Listed in: Music, as MUSI-242
Formerly listed as: MUSI-32
Eric W. Sawyer (Section 01)
A continuation of MUSI 241 and the second of the required music theory sequence for majors. In this course we will study different manifestations of formal principles, along with the relationship of form to harmony and tonality. We will start with pre-tonal music (through works by keyboard and vocal composers like Orlando Gibbons and Jan Pieterszoon Sweelinck), leading to a focus on the understanding of musical form in the eighteenth and nineteenth centuries. Topics to be covered will be addressed through short pieces, including Mozart minuets, Schubert dances, Chopin/Paganini character pieces (mazurkas/caprices), Schumann-style lieder, and a variety of late nineteenth-century miniatures (including examples by Tchaikovsky, Grieg, Janacek, and Scriabin).

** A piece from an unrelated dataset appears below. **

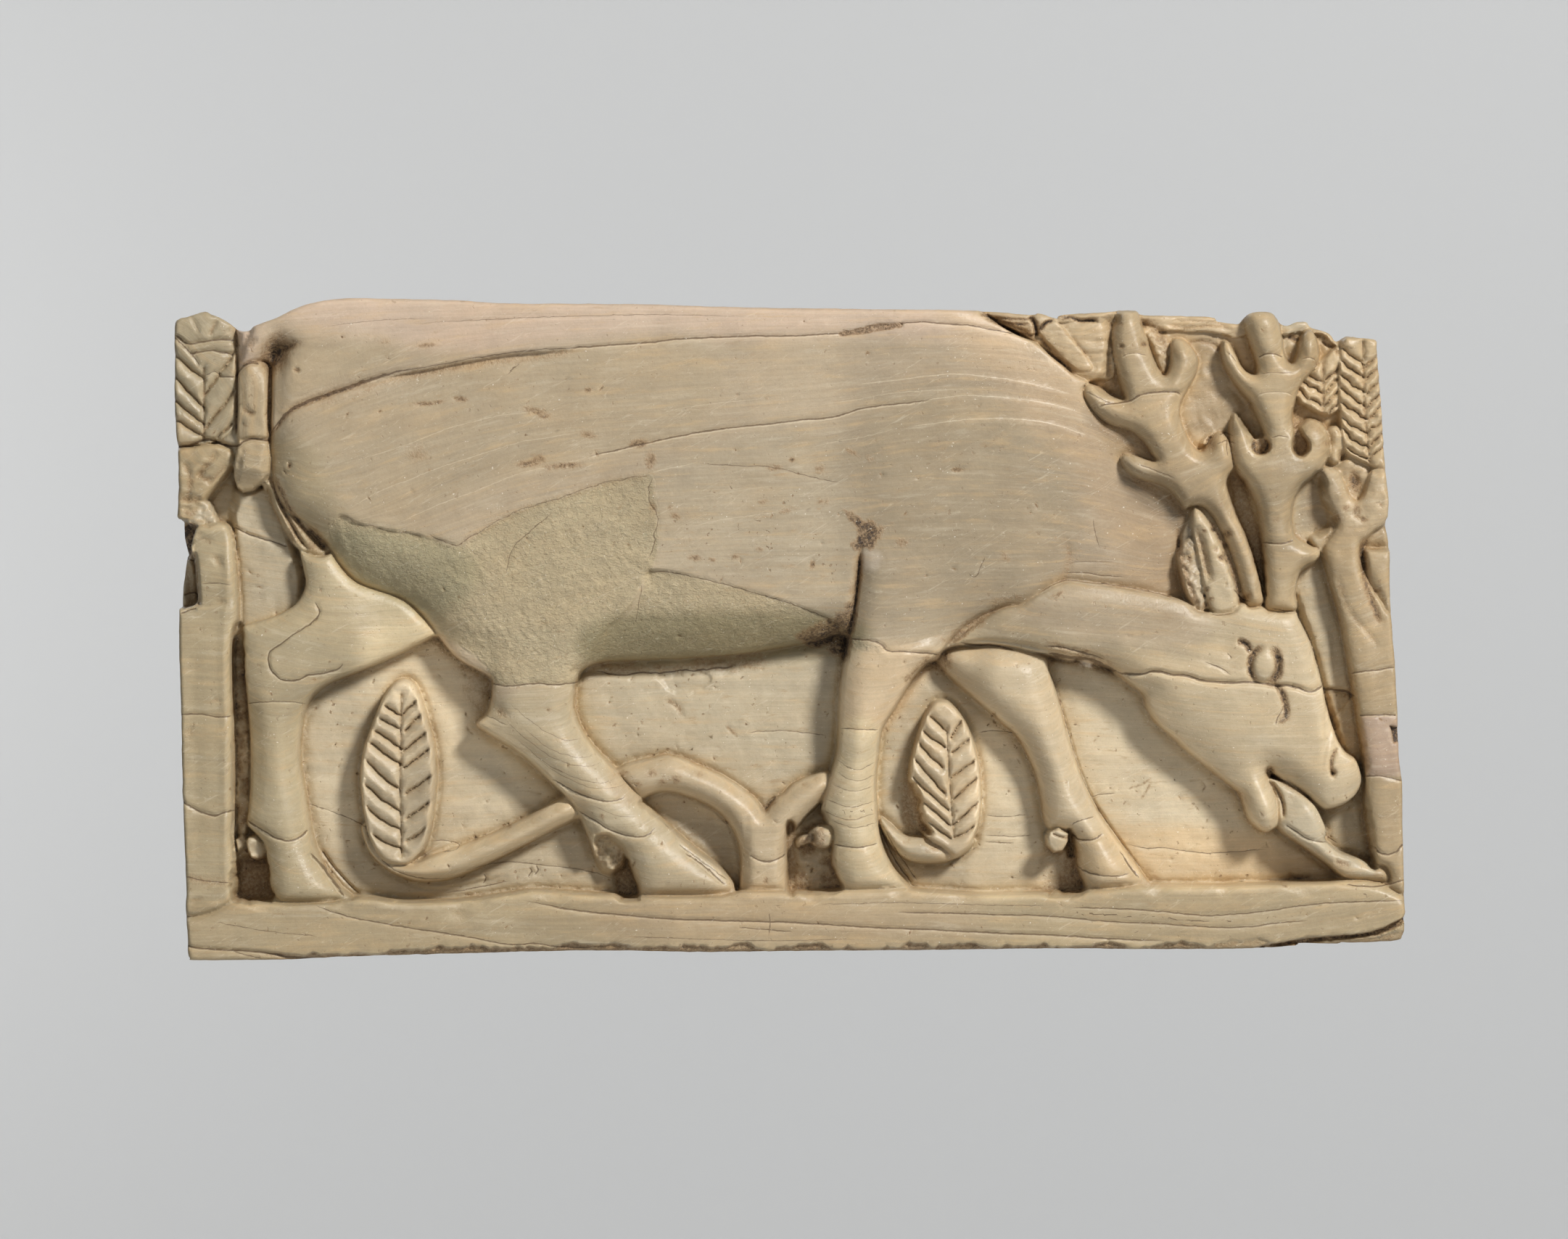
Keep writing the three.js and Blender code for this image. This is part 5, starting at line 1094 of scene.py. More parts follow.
# corner leaf: the bud above it, and the cracks across
crack([(242, 462), (258, 474), (274, 472), (290, 469), (306, 468), (322, 470)], 0.4, 2.0, 0.9, 0.03, 0.9, 280, 1.2)
crack([(262, 488), (276, 485), (292, 483), (304, 485), (322, 489)], 0.35, 1.8, 0.9, 0.06, 0.9, 281, 1.2)
crack([(240, 464), (252, 476), (264, 488), (276, 504)], 0.3, 1.8, 0.8, 0.08, 0.8, 282, 0.8)
crack([(283, 518), (296, 512), (306, 520)], 0.15, 1.2, 0.8, 0.1, 0.6, 283, 1.0)
crack([(302, 520), (314, 519), (324, 520)], 0.2, 1.4, 0.9, 0.1, 0.9, 284, 0.8)
dent(283, 446, 22, 14, -0.2, 0, 1.6)
furrow([(262, 436), (270, 448), (276, 460)], 0.2, 2.6, 0.2, 0.15)
furrow([(300, 440), (294, 452), (288, 464)], 0.25, 2.4, 0.2, 0.25)
furrow([(316, 450), (322, 462), (326, 480)], 0.3, 3.0, 0.2, 0.2)
for pts, dp in [([(250, 632), (262, 660), (256, 700)], 0.25), ([(300, 622), (286, 640), (268, 664)], 0.35), ([(314, 640), (300, 655), (284, 668)], 0.25),
                ([(246, 684), (262, 690), (278, 686)], 0.3), ([(252, 706), (262, 708), (274, 704)], 0.35), ([(272, 650), (284, 660), (292, 658)], 0.2)]:
    furrow(pts, dp, 3.4, 0.2, 0.3, 1.5, int(dp * 100))
for cx, cy, rx, ry, dp in [(286, 636, 9, 3, -0.14), (262, 676, 9, 4, -0.14), (256, 700, 7, 2.4, 0.2), (248, 690, 6, 2, 0.16), (266, 640, 10, 4, 0.1)]:
    dent(cx, cy, rx, ry, dp, 0, 1.4)
w, m = patch([(256, 702), (268, 690), (282, 690), (292, 702), (296, 720), (276, 726), (258, 722)], 3, 3, 285)
H[w] = H[w] * (1 - m) + (7.0 + 0.3 * noise(X[w], Y[w], 9.0, 286, 3)) * m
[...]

Sonata-like forms and contrapuntal techniques used in these works will also be confronted. The course requires in-class analyses and writing exercises that will support five model composition projects and/or analytic paper assignments related to the above-mentioned composers. All required composition and analysis work will grow from material contained in a supplied anthology. Two class meetings and two ear-training sections per week.
Requisite: MUSI 241 or consent of the instructor. Spring semester. The Department.